Packing for a backpacking trip is an art in itself. It’s a fine balance between stripping down your list to the barest of essentials and anticipating must-haves and levels of comfort.

Some thru-hikers prance down the trail with a pack weighing only 12 or 15 pounds, equipped only with a plastic tarp for shelter, no changes of clothes and a handful of energy bars. I admire them but it’s not for me. I’m not the heaviest of packers, but I insist on an enclosed shelter like a tent of hammock, a sleeping bag and things like rain gear, eyeglasses and actual meals.

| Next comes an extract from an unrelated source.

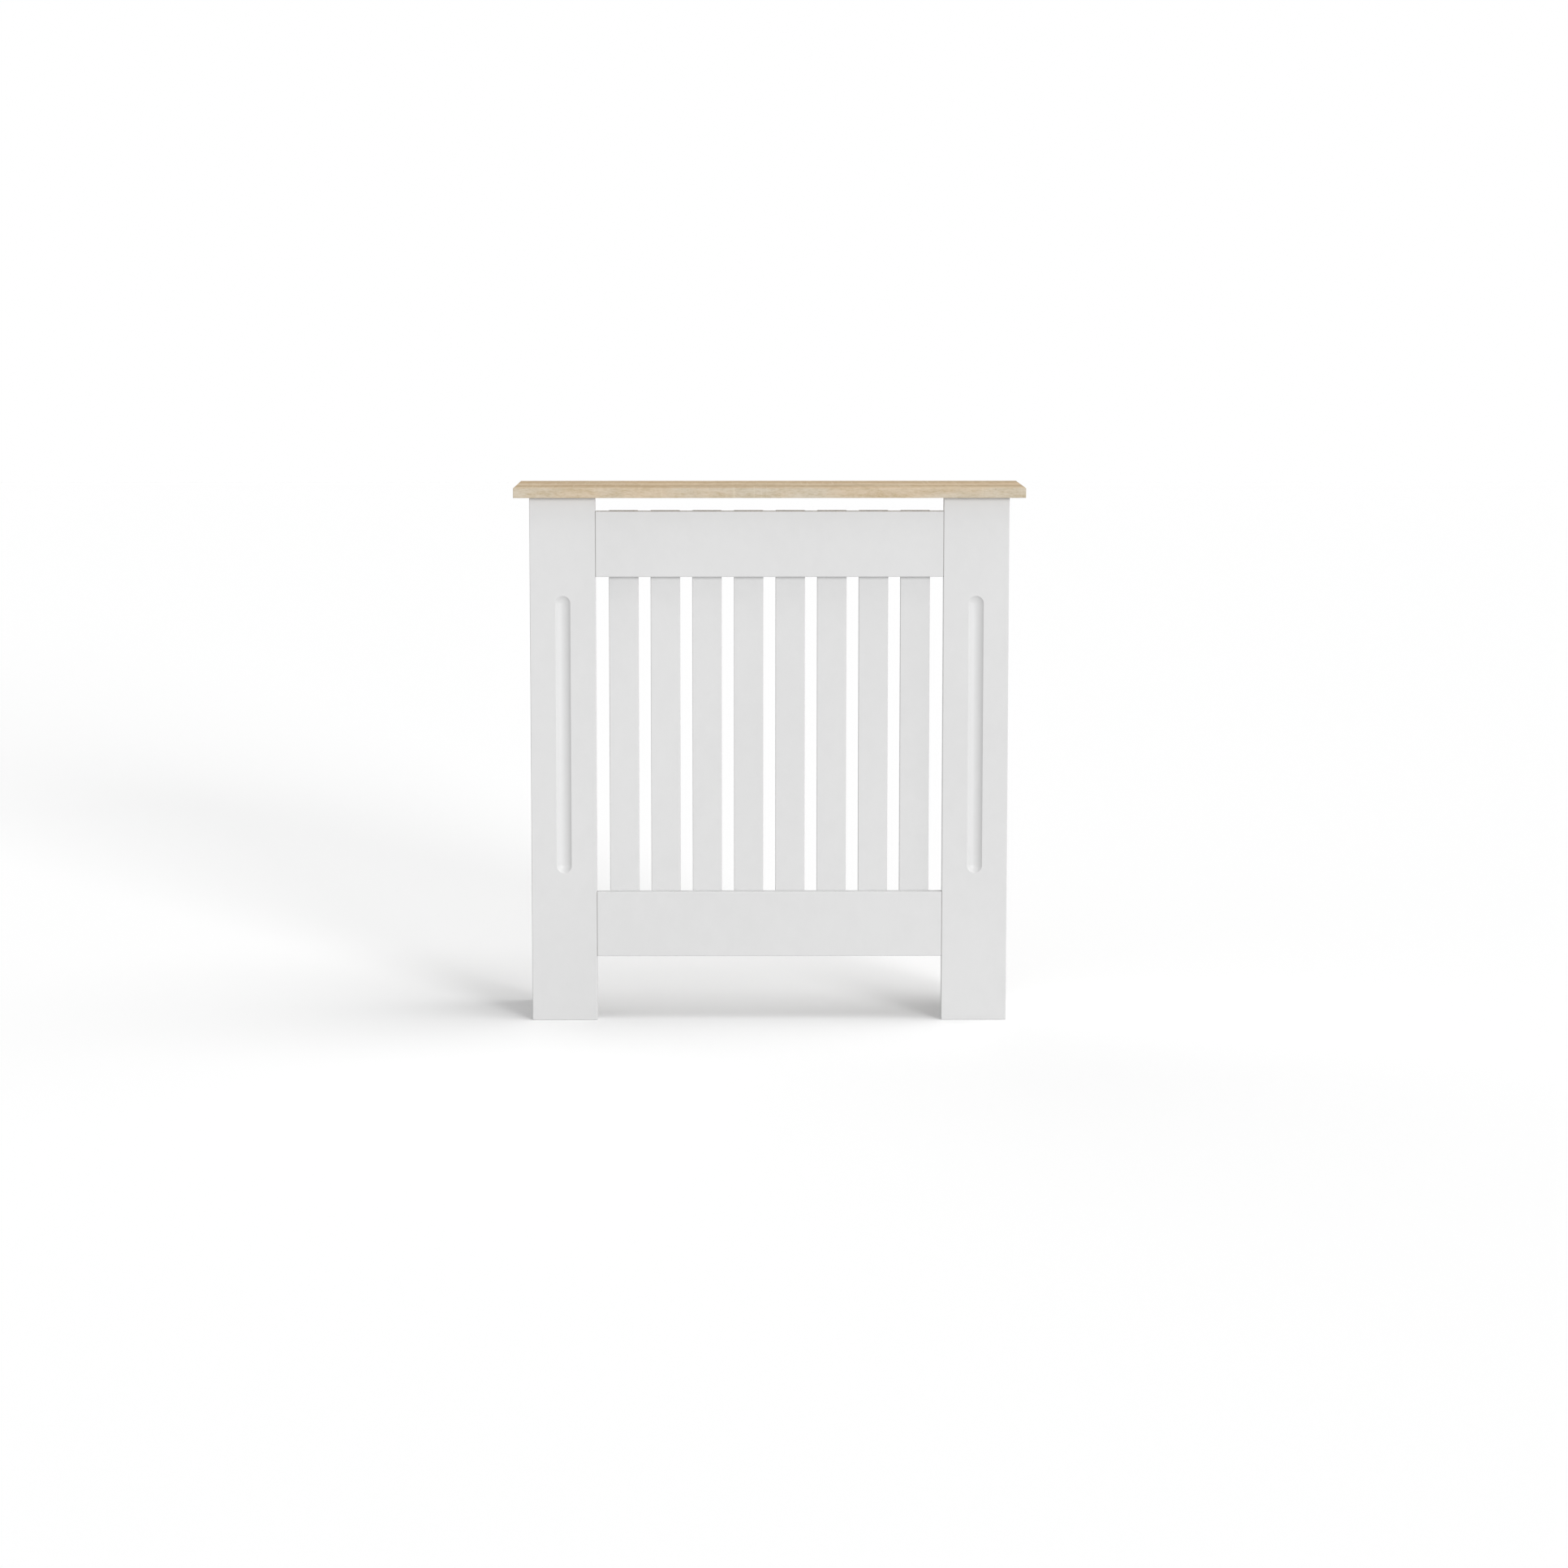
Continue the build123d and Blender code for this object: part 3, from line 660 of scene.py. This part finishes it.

But when I’d set the date for my return to the AT, I checked weather forecasts for the central Virginia region I’d be returning to, and they looked reasonable. Lows in the 30s, highs in the 50s. Sounded quite ideal for hiking.

My main error was not considering the elevation. A rookie mistake that I’ve sufficiently berated myself for. My shelter mate that night, trail named Cayenne, told me about a site named ATweather.org. Plug in the shelter you’re aiming for and it’ll give you the weather forecast at that location, rather than, uselessly, down in the towns 3,000 feet below.

That would have been good to have when I was packing. I might have thrown in my sleeping bag liner. Definitely would have packed my base layer. That surely would have yielded me a better night’s sleep.

Tough Morning

As long and uncomfortable as the night at Bobblet’s Gap was, the morning was even more intense.

Cayenne, a hardy Vermonter, rose at 5 a.m., well before daylight, and headed out into the dark. He’d been hiking since January and was equipped for the cold.

That left me alone in the shelter, deep down in the gap where, even as the sun rose above, its rays would not penetrate into this gully.

Sunset at Fullhardt Knob.

The most mundane of morning chores were a quick dash out and back into the sleeping bag to warm frozen hands. Brushing teeth. Retrieving water. Making breakfast. Each time, back inside the sleeping bag to recover. I was dreading the moment when I’d have to pack up the sleeping bag, my only source of refuge.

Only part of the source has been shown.